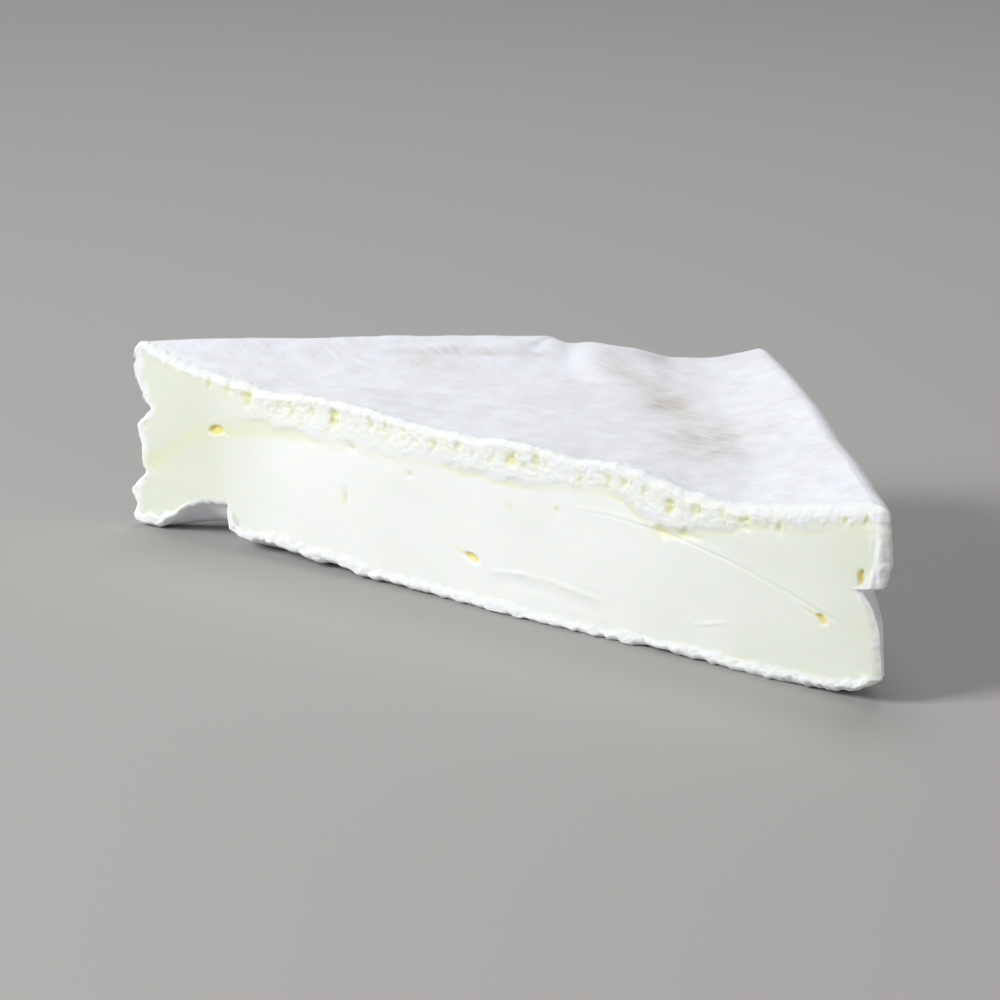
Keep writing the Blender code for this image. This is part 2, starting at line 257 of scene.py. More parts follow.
def end_faces(heights):
    """Triangles that close an outline, joining its cut side to its rind side level by level."""
    around = len(heights)
    low = int(np.argmin(heights))
    high = int(np.argmax(heights))
    front = [(low + step) % around for step in range((high - low) % around + 1)]
    back = [(low - step) % around for step in range((low - high) % around + 1)]
    faces = []
    at_front = at_back = 0
    while at_front < len(front) - 1 or at_back < len(back) - 1:
        front_next = front[min(at_front + 1, len(front) - 1)]
        back_next = back[min(at_back + 1, len(back) - 1)]
        front_is_done = at_front == len(front) - 1
        front_is_lower = heights[front_next] <= heights[back_next]
        if not front_is_done and (front_is_lower or at_back == len(back) - 1):
            triangle = (front[at_front], front_next, back[at_back])
            at_front += 1
        else:
            triangle = (front[at_front], back_next, back[at_back])
            at_back += 1
        if len(set(triangle)) == 3:
            faces.append(triangle)
    return np.array(faces)


def lofted_mesh(name, grid, masks, paste_rows):
    """A closed mesh through outlines that stand side by side, with its masks stored on its points."""
    stations, around = grid.shape[:2]
    points = grid.reshape(-1, 3) - ORIGIN
    station = np.arange(stations - 1)[:, None] * around
    step = np.arange(around)[None]
    here = station + step
    beside = station + (step + 1) % around
    quads = np.stack([here, here + around, beside + around, beside], axis=2).reshape(-1, 4)
    is_paste = np.broadcast_to(step >= around - paste_rows, here.shape).reshape(-1)
    first = end_faces(grid[0, :, 2])
    last = end_faces(grid[-1, :, 2])[:, ::-1] + (stations - 1) * around
    corners = np.concatenate([quads.reshape(-1), first.reshape(-1), last.reshape(-1)])
    sizes = np.concatenate([np.full(len(quads), 4), np.full(len(first) + len(last), 3)])

    mesh = bpy.data.meshes.new(name)
    mesh.vertices.add(len(points))
    mesh.vertices.foreach_set("co", points.astype(np.float32).reshape(-1))
    mesh.loops.add(len(corners))
    mesh.loops.foreach_set("vertex_index", corners.astype(np.int32))
    mesh.polygons.add(len(sizes))
    mesh.polygons.foreach_set("loop_start", (np.cumsum(sizes) - sizes).astype(np.int32))
    slots = np.concatenate([is_paste, np.zeros(len(first) + len(last))])
    mesh.polygons.foreach_set("material_index", slots.astype(np.int32))
    mesh.update(calc_edges=True)
    mesh.validate()
    for mask, values in masks.items():
        stored = mesh.attributes.new(mask, "FLOAT", "POINT")
        stored.data.foreach_set("value", np.clip(values, 0, 1).astype(np.float32).reshape(-1))
    mesh.shade_smooth()
    return mesh


# Rounding of the cut's edges: tighter where the piece is thin, wider on its calmer right part
LIP_ROUND = 1.1 * MM
LIP_ROUND_AT_ENDS = 0.25
LIP_GAIN_ON_RIGHT = 0.4
THIN_PART = 9.0 * MM
CALM_START = 40.0 * MM
CALM_RISE = 15.0 * MM
LEFT_CORNER_ROUND = 2.0 * MM

# Ribs and tufts that the mat left on the mould, and the loose crumbs on the lip along the cut
WRINKLE_HEIGHT = 0.28 * MM
RIB_LENGTH = 11.0 * MM
RIB_WIDTH = 2.6 * MM
FINE_RIB_LENGTH = 6.0 * MM
FINE_RIB_WIDTH = 1.6 * MM
RIB_BEND = 1.6 * MM
RIB_BEND_LENGTH = 14.0 * MM
PATCH = 13.0 * MM
FLUFF = 3.4 * MM
SMOOTH_RIM = 5.0 * MM
FINE_GRAIN = 0.8 * MM
LIP_WAVE = 3.1 * MM
FINE_LIP_WAVE = 1.3 * MM
LIP_REACH = 3.0 * MM
LIP_HEIGHT = 0.27 * MM
GRAIN_REACH = 3.5 * MM
GRAIN = 1.6 * MM
GRAIN_HEIGHT = 0.35 * MM
RIB_BEND_SEED, RIB_SEED, FINE_RIB_SEED, GRAIN_SEED = 42, 43, 44, 45
PATCH_SEED, FLUFF_SEED, FINE_GRAIN_SEED, LIP_SEED, FINE_LIP_SEED = 50, 57, 58, 77, 78

# The strip of thicker rind along the left side
FLAP_WIDTH = 5.4 * MM
FLAP_HEIGHT = 0.6 * MM
FLAP_START = -66.0 * MM
FLAP_RISE = 22.0 * MM
FLAP_END = MOUND_START + 0.5 * MM
FLAP_TAPER = 7.0 * MM
FLAP_WANDER = 0.5 * MM
FLAP_WANDER_LENGTH = 5.0 * MM
FLAP_EDGE = 1.2 * MM
FLAP_SEED = 41


def flap(x, f):
    """1 on the strip of thicker rind along the left side, which ends short of the corner."""
    from_left = (HALF_CUT + x - f) / np.sqrt(2)
    along_left = (x + f - HALF_CUT) / 2
    width = FLAP_WIDTH * ease((FLAP_END - along_left) / FLAP_TAPER)
    width = width + FLAP_WANDER * lumps(along_left / FLAP_WANDER_LENGTH, 0 * x, FLAP_SEED)
    strong = ease((along_left - FLAP_START) / FLAP_RISE)
    return ease((width - from_left) / FLAP_EDGE) * strong


def lip_round(x):
    """Rounding of the cut's edges, tighter where the piece is thin."""
    wide = LIP_ROUND_AT_ENDS + (1 - LIP_ROUND_AT_ENDS) * ease(plan(x)[0] / THIN_PART)
    return LIP_ROUND * wide * (1 + LIP_GAIN_ON_RIGHT * ease((x - CALM_START) / CALM_RISE))


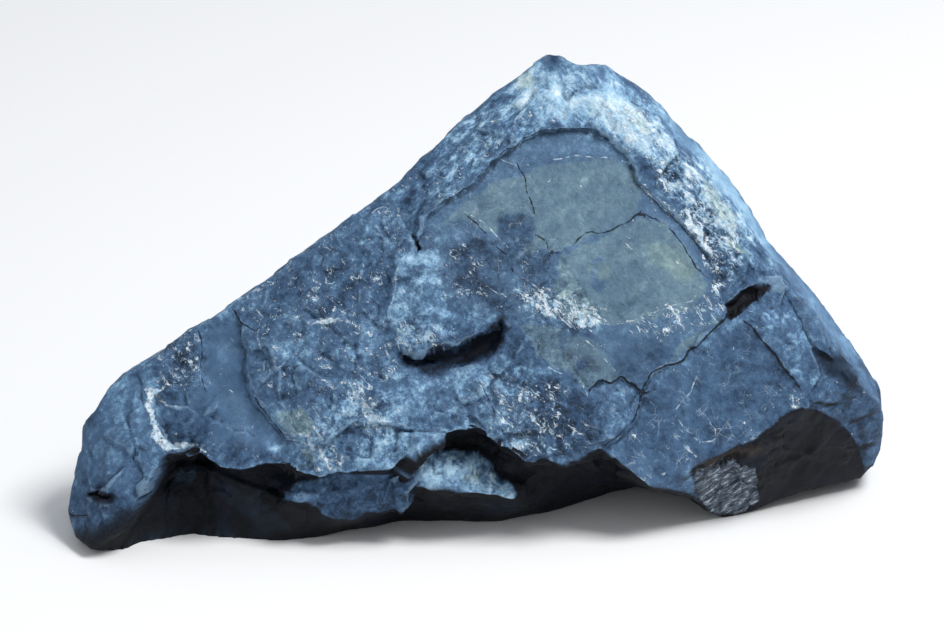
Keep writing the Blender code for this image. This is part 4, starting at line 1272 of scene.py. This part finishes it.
class NodeGraph:
    """Short ways of adding shader nodes to one material."""

    def __init__(self, material: bpy.types.Material) -> None:
        """Empties the material's tree and adds its shader and output.

        Args:
            material: the material to fill.
        """
        material.use_nodes = True
        self.tree = material.node_tree
        self.tree.nodes.clear()
        self.shader = self.tree.nodes.new("ShaderNodeBsdfPrincipled")
        self.output = self.tree.nodes.new("ShaderNodeOutputMaterial")
        self.tree.links.new(self.shader.outputs["BSDF"], self.output.inputs["Surface"])
        self.place = self.tree.nodes.new("ShaderNodeTexCoord").outputs["Object"]

    def put(self, socket: Socket, value: object) -> None:
        """Links a socket to another, or sets it to a number or colour.

        Args:
            socket: the input to fill.
            value: an output socket, a number, a vector or a colour.
        """
        if isinstance(value, Socket):
            self.tree.links.new(value, socket)
        elif isinstance(value, tuple) and len(value) == 3 and socket.type == "RGBA":
            socket.default_value = (*value, 1.0)
        else:
            socket.default_value = value

    def field(self, ground: Ground) -> Socket:
        """One of the rock's own attributes.

        Args:
            ground: which attribute.

        Returns:
            Its value.
        """
        node = self.tree.nodes.new("ShaderNodeAttribute")
        node.attribute_name = ground.value
        return node.outputs["Fac"]

    def grained(self, lean: float, angle: float, stretch: float) -> Socket:
        """Object coordinates for a pattern stretched along a line in the leaning face.

        Args:
            lean: how far the face leans back, in radians.
            angle: the line's angle above the face's own horizontal, in degrees.
            stretch: how many times longer than wide the pattern's features become.

        Returns:
            The coordinates: turned into the face, turned by the angle, then shrunk along the line.
        """
        into_face = Matrix.Rotation(math.pi / 2 - lean, 3, "X") @ Matrix.Rotation(math.radians(angle), 3, "Z")
        node = self.tree.nodes.new("ShaderNodeMapping")
        node.vector_type = "TEXTURE"
        self.put(node.inputs["Vector"], self.place)
        node.inputs["Rotation"].default_value = into_face.to_euler("XYZ")
        node.inputs["Scale"].default_value = (stretch, 1.0, 1.0)
        return node.outputs["Vector"]

    def noise(self, size_mm: float, detail: float = 4.0, roughness: float = 0.55, distortion: float = 0.0,
              vector: Socket | None = None) -> Socket:
        """Cloudy noise.

        Args:
            size_mm: about how far across its largest lumps are.
            detail: how many finer layers it has.
            roughness: how strong each finer layer is beside the one before.
            distortion: how far the lumps are bent.
            vector: the coordinates to read it at, or None for the object's own.

        Returns:
            The noise, from 0 to 1.
        """
        node = self.tree.nodes.new("ShaderNodeTexNoise")
        self.put(node.inputs["Vector"], vector or self.place)
        node.inputs["Scale"].default_value = MM_PER_METRE / size_mm
        node.inputs["Detail"].default_value = detail
        node.inputs["Roughness"].default_value = roughness
        node.inputs["Distortion"].default_value = distortion
        return node.outputs["Fac"]

    def threads(self, size_mm: float, width: float, vector: Socket | None = None,
                ) -> Socket:
        """Long thin wavering lines: 1 where cloudy noise is within width of its middle value, fading to 0."""
        away = self.sum("ABSOLUTE", self.sum("SUBTRACT", self.noise(size_mm, 2.0, 0.5, 0.0, vector), 0.5))
        return self.rise(away, width, 0.3 * width)

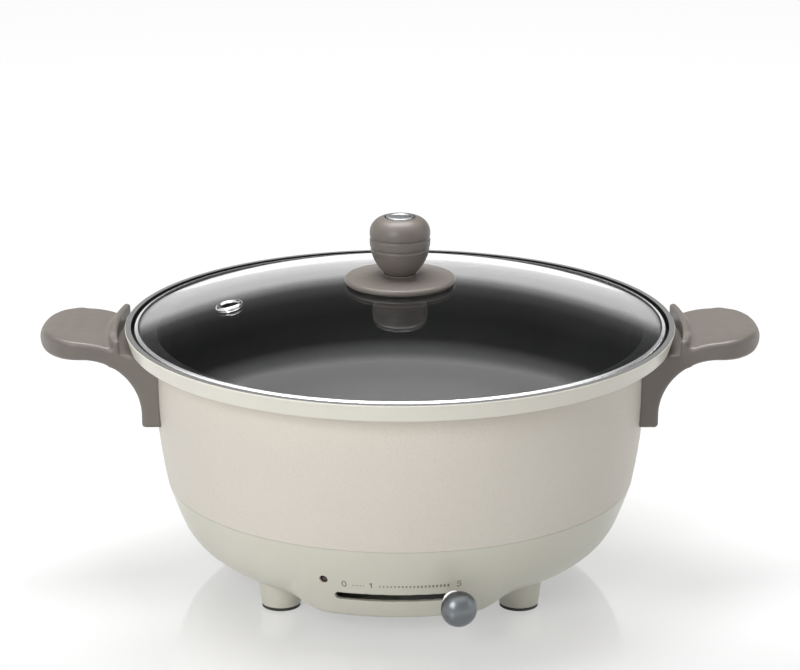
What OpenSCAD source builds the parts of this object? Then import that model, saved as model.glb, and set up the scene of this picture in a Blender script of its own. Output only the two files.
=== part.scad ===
// Electric hot pot with a lift-off glass lid. Millimetres, +Z up.
// The origin is on the pot's axis, at the surface that the feet stand on.
// The control slider faces -Y, the handles lie along X, the power inlet faces +Y.

/* [Pan] */
// Height of the rim above the table
rim_z = 159.5; // [157:0.5:162]
// Outer radius of the rim flange
rim_r = 170; // [168:0.5:172]
// Outer radius of the straight pan wall under the flange
wall_r = 152.5; // [151.5:0.5:153]
// Wall thickness of the cast pan
pan_t = 2.9; // [2.5:0.1:3.2]
// Depth of the step that the lid sits in
seat_depth = 6.5; // [6:0.5:7]
// Radius of the step that the lid sits in
seat_r = 166.3; // [166:0.1:166.6]
// Height of the pan's inner floor above the table
floor_z = 50; // [49.5:0.5:51]

/* [Base] */
// Height of the seam between the pan and the base shell
seam_z = 61.5; // [61:0.5:62]
// Height of the underside of the base above the table
base_z = 13.5; // [13:0.5:14]
// Height of the underside of the control housing, which hangs a little lower
panel_base_z = 11.6; // [11:0.2:12.4]
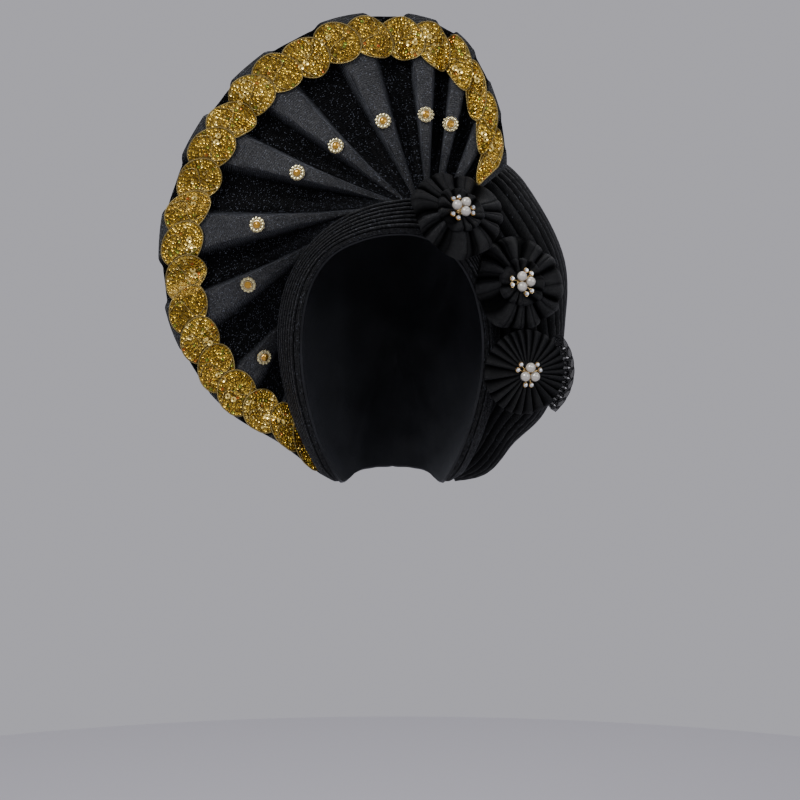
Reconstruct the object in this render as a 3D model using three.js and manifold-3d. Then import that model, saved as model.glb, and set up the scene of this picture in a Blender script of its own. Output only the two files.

[Aim of the exercise]:
Quote word for word the lines from the line holding "What OpenSCAD source" through the line holding "inlet faces +Y."; include both of those lines and add nothing.

[Exercise answer]:
What OpenSCAD source builds the parts of this object? Then import that model, saved as model.glb, and set up the scene of this picture in a Blender script of its own. Output only the two files.
=== part.scad ===
// Electric hot pot with a lift-off glass lid. Millimetres, +Z up.
// The origin is on the pot's axis, at the surface that the feet stand on.
// The control slider faces -Y, the handles lie along X, the power inlet faces +Y.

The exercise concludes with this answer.